Here, the key is really length of time and commitment: the best ECs are ones you’ve pursued for years, with significant time investment each week. 

  1. Leadership

In addition to excellence and dedication, Princeton will expect you to demonstrate some form of leadership in the ECs you pursue. The most obvious example of this is, of course, holding a position like team captain or class/club president. 

While those can serve to demonstrate leadership, it’s clear that you’re able to show what came of that leadership. Many students aiming for Ivies try to join the Executive Boards of as many clubs and organizations as possible in high school, but this is the wrong move

Instead of looking like a dedicated, passionate leader, you’ll look like someone who doesn’t care what they do so long as they have a fancy title. What you want is for your leadership to align with excellence and dedication: if you’ve been a member of a nationally recognized robotics team, it’ll be meaningful to show you also captained it. 

If, on the other hand, you joined four clubs senior year and were president of all four, it’ll seem more like you were trying to build a resume. 

  1. Initiative

This is one people often forget, or misunderstand. When it comes to the Extracurricular pillar, one of the most crucial elements is to show that you sought something out and pursued it because of a real passion. 

In a nutshell, this means that the more work you had to do to pursue your ECs of choice, the better. Joining an existent club at school might show dedication, excellence, and leadership, but it won’t, in itself, show much initiative. Starting a club that grows and becomes self-sufficient, however, does show initiative. Here are some examples of initiative:

  • Starting an organization that will continue to thrive after you leave high school.
  • Seeking out an unusual service, research, or work opportunity. 
  • Making a personal sacrifice to pursue your extracurricular of choice. 

A note of caution: Princeton is looking for the exceptional and the unusual. Standard accolades like Merit Scholar, NHS, AP Scholar, or club e-board member are a dime a dozen—in other words, they won’t make you more competitive. Below, we’ve put together a list of ECs that make for a competitive Extracurricular profile for Princeton, and another list of ones that don’t. 

Examples of competitive ECs for Princeton:

  • You’ve pursued music since childhood, practicing 20 or more hours a week and performing at concerts across the country. 
  • You fell in love with cooking your sophomore year of high school: first you got a job as a busser at a local diner; by the summer of junior year, you were a prep cook at a local restaurant, working 30 hours a week. You also have a growing Youtube channel where you show off recipes.
  • Interested in international relations, you sought out a local professor and helped them as a research assistant for a year. Eventually, you published an original research paper with their help.
  • You love visual art, and have dedicated countless hours each week over the last few years to painting and multimedia art projects.

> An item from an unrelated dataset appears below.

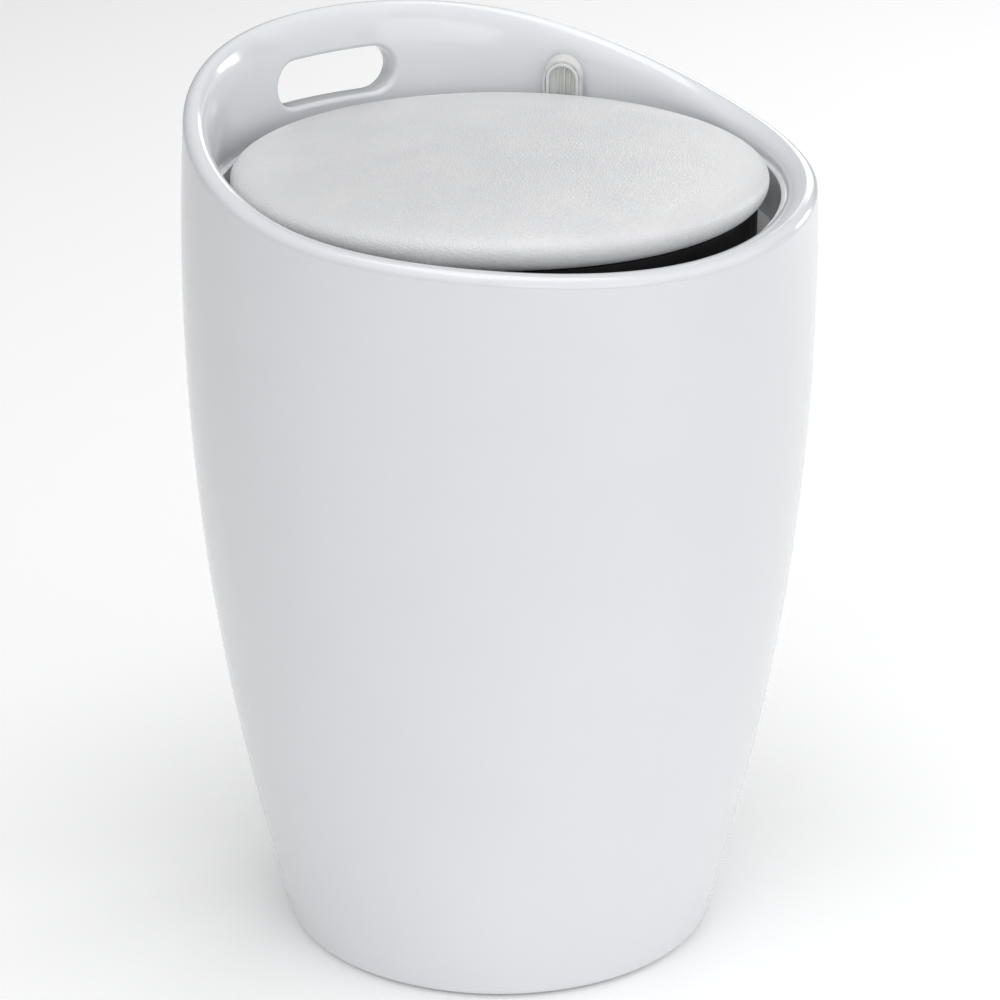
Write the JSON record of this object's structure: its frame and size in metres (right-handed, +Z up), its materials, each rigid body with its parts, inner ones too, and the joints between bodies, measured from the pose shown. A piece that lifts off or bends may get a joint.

While not a member of any club or organization, you have a website gallery of your work and have even sold a few paintings to local businesses. 

Examples of NON-competitive ECs for Princeton:

  • You started an Ultimate Frisbee club with 10 members your junior year of high school that you were President of. 
  • You volunteered sporadically for a local soup kitchen to meet your NHS service hours minimum. You didn’t dedicate a significant amount of time to this activity, nor did you participate for very long.
  • You were a rank-and-file member of several school interest clubs (chess club, coding club, book club, etc.), but don’t have any notable accomplishments or results to point to. 

Do you see the difference? It’s not that there’s anything wrong with the activities on the second list. In fact, it’s totally fine if you have a few activities like that on your Princeton application, but only if they are small side-projects in addition to your 1-3 main extracurricular activities, which should look more like the things on the first list. 

This probably seems like a lot, and it absolutely is. But this is the kind of excellence that Princeton is looking for. So, what can you do to develop the Extracurricular pillar of your Princeton application?

  • Start early. The earlier you start pursuing an activity, the more impressive your commitment to it will be. 
  • Keep a record of your pursuits. Websites, Youtube channels, etc., are a great way to maintain a portfolio of any creative projects. 
  • Enter contests and seek out publication/recognition. 

The last point deserves a special mention: as you can see from the list of competitive ECs, most of them take years of dedication. If you’re already a junior, one of the best things you can do is pursue contests, research, and publication, all of which can be accomplished fairly quickly and will add a solid EC to your list. 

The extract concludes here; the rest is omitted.